Practical CRM Practice Exercises
1. Customer Timeline Analysis
Choose a single customer and trace their entire journey—from first touch to most recent activity. What patterns emerge? Where did engagement peak or drop?
Ask:
When did the customer first show intent?
What campaigns worked?
How did the handoff between teams flow?
What’s their current health score?
2. Lost Deal Autopsy
Pick 3–5 recent lost opportunities and review the CRM trail. What signals were missed? Was follow-up delayed? Were objections not logged?
Align on lessons and update qualification criteria or sales stages as needed.
3. Churn Forecasting Drill
Review customers with similar behaviors to those who recently churned. Use CRM clues like login frequency, support tickets, and communication gaps.
Build a shared churn signal checklist and assign follow-up actions to prevent losses.
4. Lead Qualification Sync
Have marketing and sales teams independently score a batch of leads, then compare ratings. Discuss differences in criteria and update your MQL/SQL definitions for consistency.
5. Campaign-to-Retention Mapping
Review a set of customers who were converted through a specific campaign. What’s their long-term value? Are they more loyal or more likely to churn? Use CRM behavior data to close the loop between marketing and success.

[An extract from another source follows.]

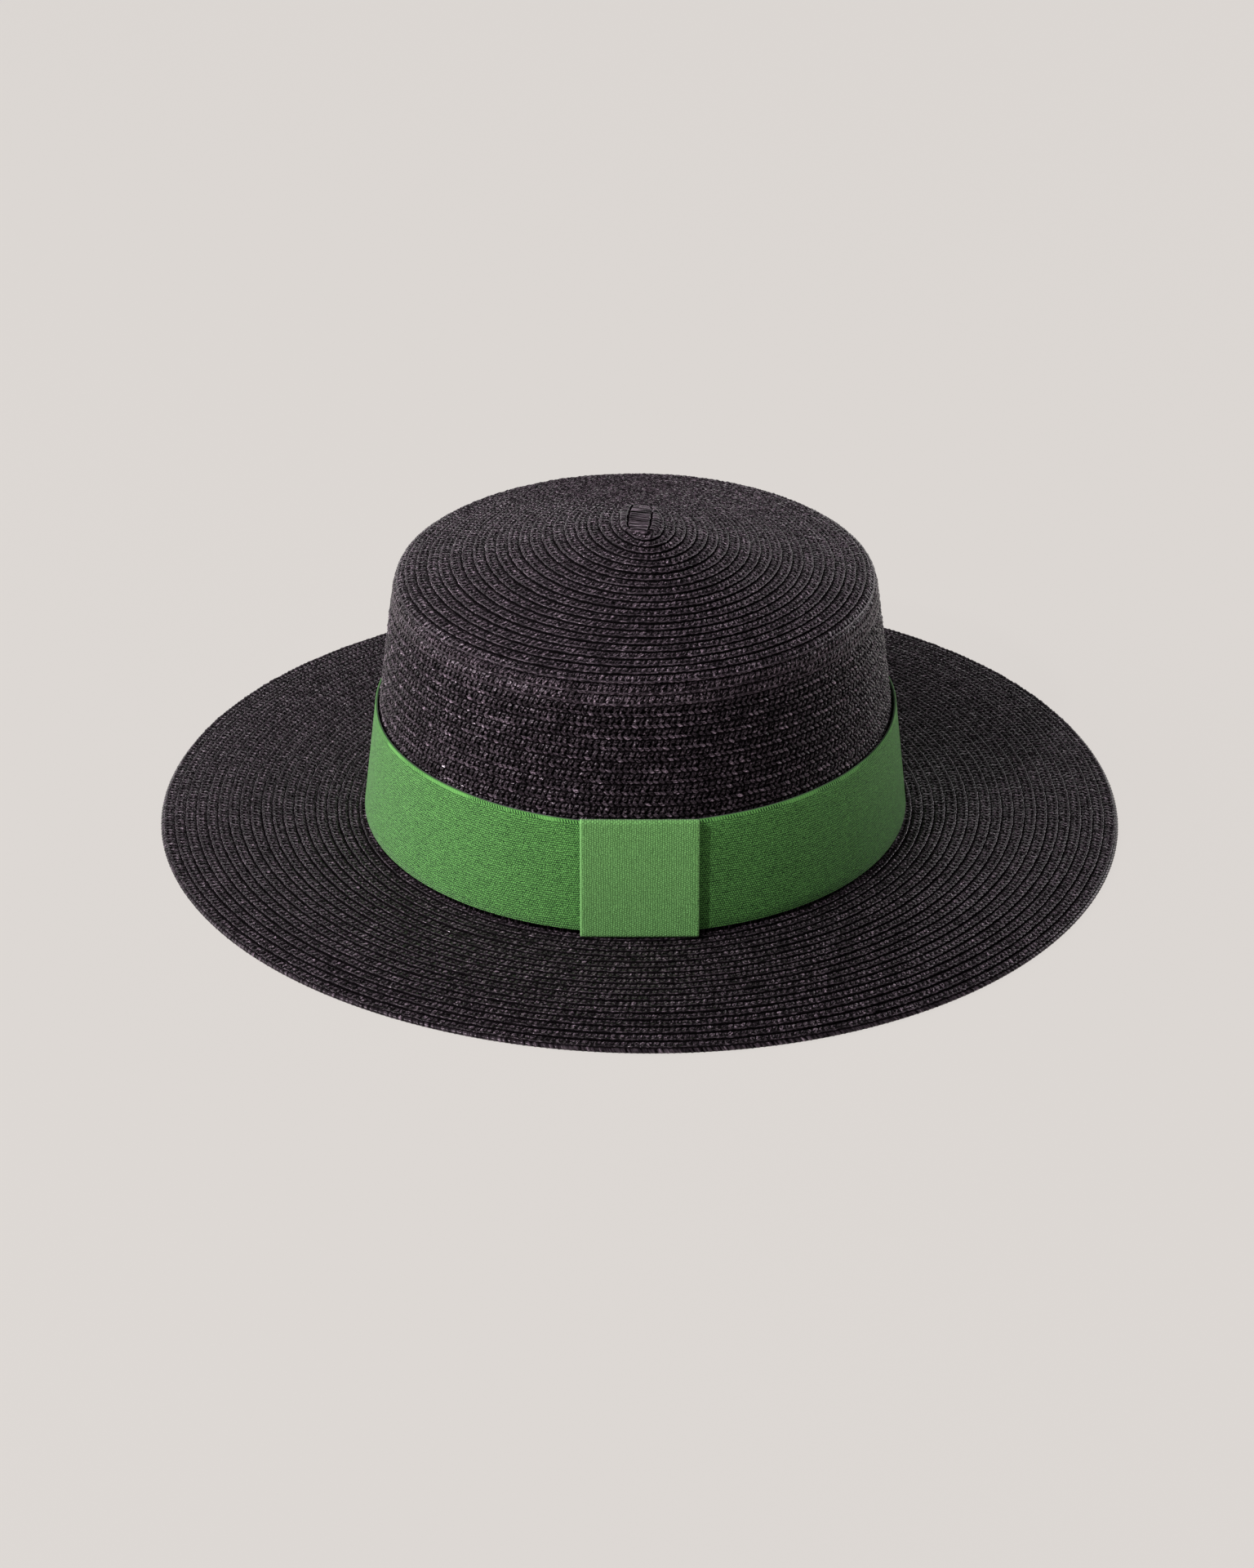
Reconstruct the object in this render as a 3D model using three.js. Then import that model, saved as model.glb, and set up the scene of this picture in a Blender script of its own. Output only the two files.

Common Challenges and How to Address Them
“We Don’t Have Time”
CRM practice saves time in the long run. Start with 30-minute sessions and gradually expand. Use existing meetings (like pipeline reviews) to integrate practice topics.
“The Data’s Too Messy”
That’s exactly why you need practice. Cleaning data during collaborative sessions reinforces better entry habits and uncovers systemic issues.
“People Don’t Participate Equally”
Assign roles. Rotate who presents, who facilitates, who documents. Use real customer cases to keep engagement high.
“It Feels Redundant”
If sessions feel stale, vary your focus. Spotlight new customer types, campaign results, or support backlog. Incorporate storytelling—ask each team to bring one interesting customer insight to share.
Making CRM Practice a Habit
1. Start Small, Scale Up
Begin with a pilot group from two departments. Once successful, invite others. Create templates and a guidebook to maintain quality as you scale.
2. Celebrate Practice Outcomes
Track wins that came from CRM sessions. Did you recover a customer? Improve campaign ROI? Streamline handoffs? Share stories regularly.
3. Create a Shared CRM Playbook
Document best practices, signal definitions, and session formats. This becomes a living reference and accelerates onboarding.
4. Use Dashboards and Visuals
Make CRM sessions more engaging with visual dashboards, timelines, and charts. These are easier to interpret collaboratively than raw tables.
5. Integrate With KPIs
Link CRM practice insights to business metrics—like NPS, CAC, LTV, or churn. When teams see the direct impact, they’ll prioritize participation.
Real-World Example: A Tech Company’s CRM Collaboration Turnaround
A mid-sized B2B tech company faced growing pains: long sales cycles, rising churn, and disjointed communication between marketing, sales, and customer success.
They implemented bi-weekly CRM practice sessions with a rotating facilitator. Each session had a theme—like “churn risk review” or “post-sale onboarding audit.”
Within four months:
Churn dropped 18%
Sales accepted 35% more leads from marketing
Support ticket volume dropped due to proactive outreach
Customer satisfaction increased by 22%
The catalyst wasn’t new software—it was better habits around shared data.
Final Tips for Long-Term CRM Practice Success
Use real customer data, not demos or templates
Rotate team ownership of sessions
Keep sessions short but consistent
Build rituals (start with wins, end with actions)
Create CRM session summaries for visibility
The Smartest Decisions Are Made Together
In a customer-first business environment, no single person or team has all the answers. But together—with the right tools, structure, and habits—your teams can uncover insights that would otherwise remain hidden.
CRM practice is the missing link between data and action. It enables faster decisions, stronger collaboration, better customer outcomes, and ultimately—greater business success.
Start with one session. Choose one customer story. Bring the team together. And build the habit of making better customer decisions—together.